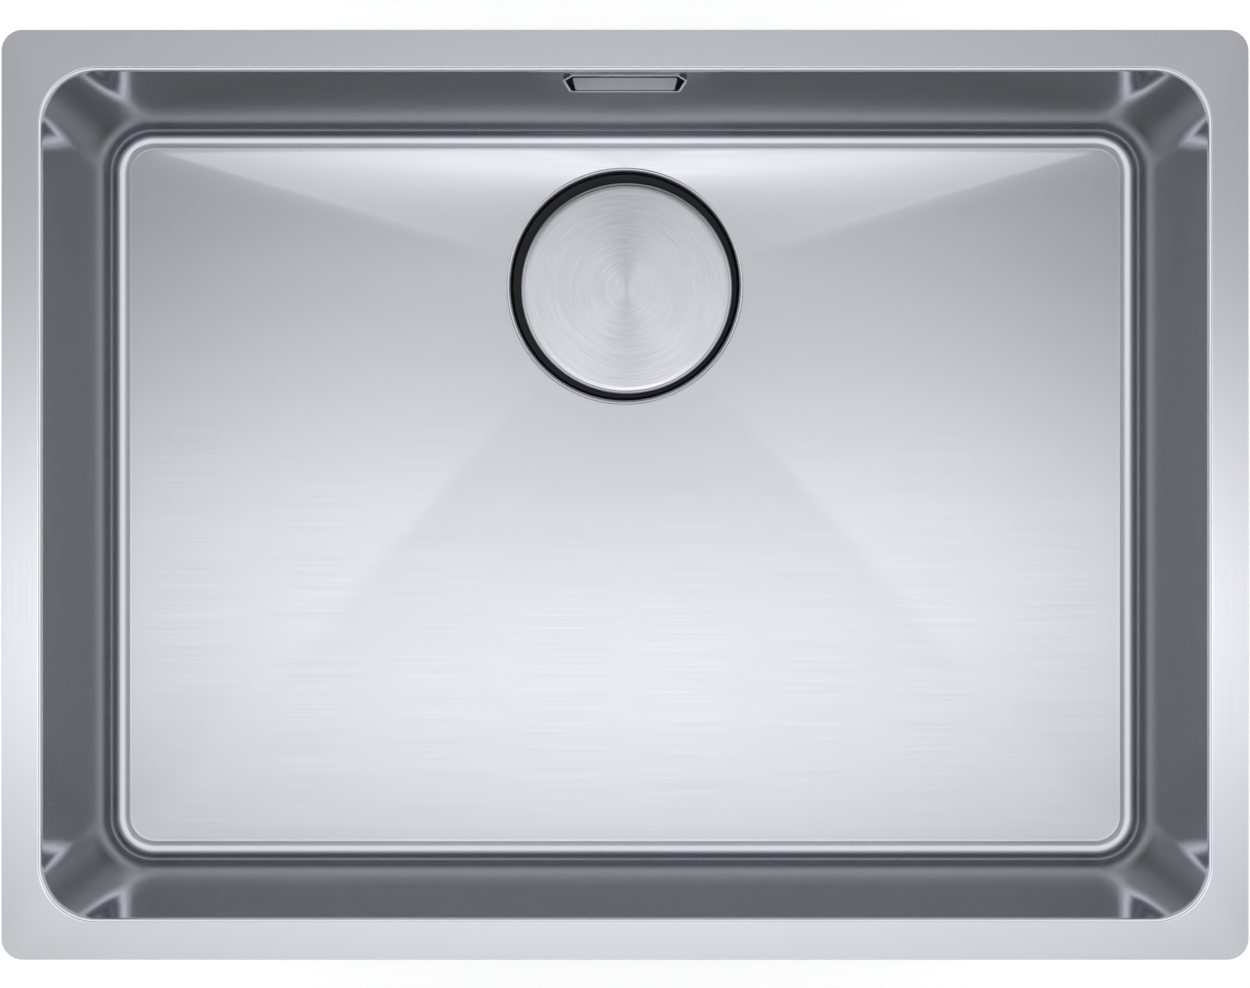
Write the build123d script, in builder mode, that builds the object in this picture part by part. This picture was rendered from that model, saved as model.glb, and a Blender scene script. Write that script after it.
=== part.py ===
from build123d import *
from math import atan, atan2, cos, degrees, isclose, pi, radians, sin, tan
import os

# An undermount kitchen sink with its waste and overflow. Sizes are in millimetres.
# The origin is the centre of the flange's top face, which meets the worktop's underside.
# +X is to the right, +Y to the back, where the drain and the overflow are, and +Z is up.

# Flange and bowl, drawn from one steel sheet
sheet = 1.0
bowl_length = 552
bowl_width = 401
bowl_corner = 26
bowl_depth = 200
flange_side = 19
flange_front = 19.5
flange_corner = 10
wall_run_side = 17
wall_run_front = 16.5
base_corner = 22
floor_fall = 2
fall_border = 1
rim_radius = 2
base_radius = 10

# Drain recess pressed into the floor
drain_back = 78.5
recess_diameter = 115.5
recess_depth = 12
recess_edge = 2
recess_base_radius = 2
ledge_hole = 92

# Sound-deadening pads under the floor
pad_thickness = 2.5
pad_corner = 8
front_pad_length = 420
front_pad_width = 150
front_pad_inset = 34
side_pad_length = 130
side_pad_width = 120
side_pad_gap = 22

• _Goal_
Extract the complete data, matching each line exactly.

• _Written response_
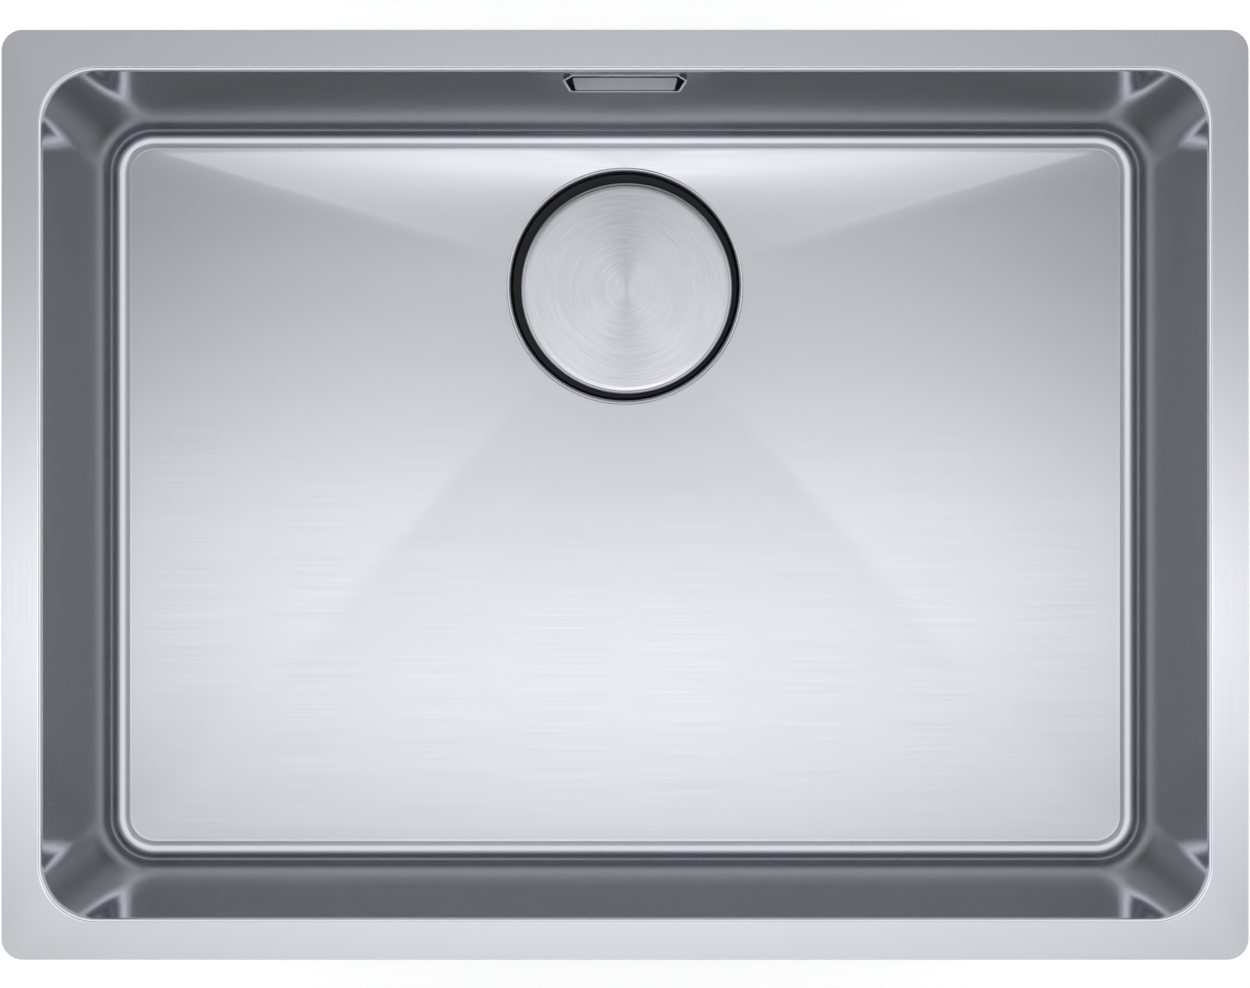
Write the build123d script, in builder mode, that builds the object in this picture part by part. This picture was rendered from that model, saved as model.glb, and a Blender scene script. Write that script after it.
=== part.py ===
from build123d import *
from math import atan, atan2, cos, degrees, isclose, pi, radians, sin, tan
import os

# An undermount kitchen sink with its waste and overflow. Sizes are in millimetres.
# The origin is the centre of the flange's top face, which meets the worktop's underside.
# +X is to the right, +Y to the back, where the drain and the overflow are, and +Z is up.

# Flange and bowl, drawn from one steel sheet
sheet = 1.0
bowl_length = 552
bowl_width = 401
bowl_corner = 26
bowl_depth = 200
flange_side = 19
flange_front = 19.5
flange_corner = 10
wall_run_side = 17
wall_run_front = 16.5
base_corner = 22
floor_fall = 2
fall_border = 1
rim_radius = 2
base_radius = 10

# Drain recess pressed into the floor
drain_back = 78.5
recess_diameter = 115.5
recess_depth = 12
recess_edge = 2
recess_base_radius = 2
ledge_hole = 92

# Sound-deadening pads under the floor
pad_thickness = 2.5
pad_corner = 8
front_pad_length = 420
front_pad_width = 150
front_pad_inset = 34
side_pad_length = 130
side_pad_width = 120
side_pad_gap = 22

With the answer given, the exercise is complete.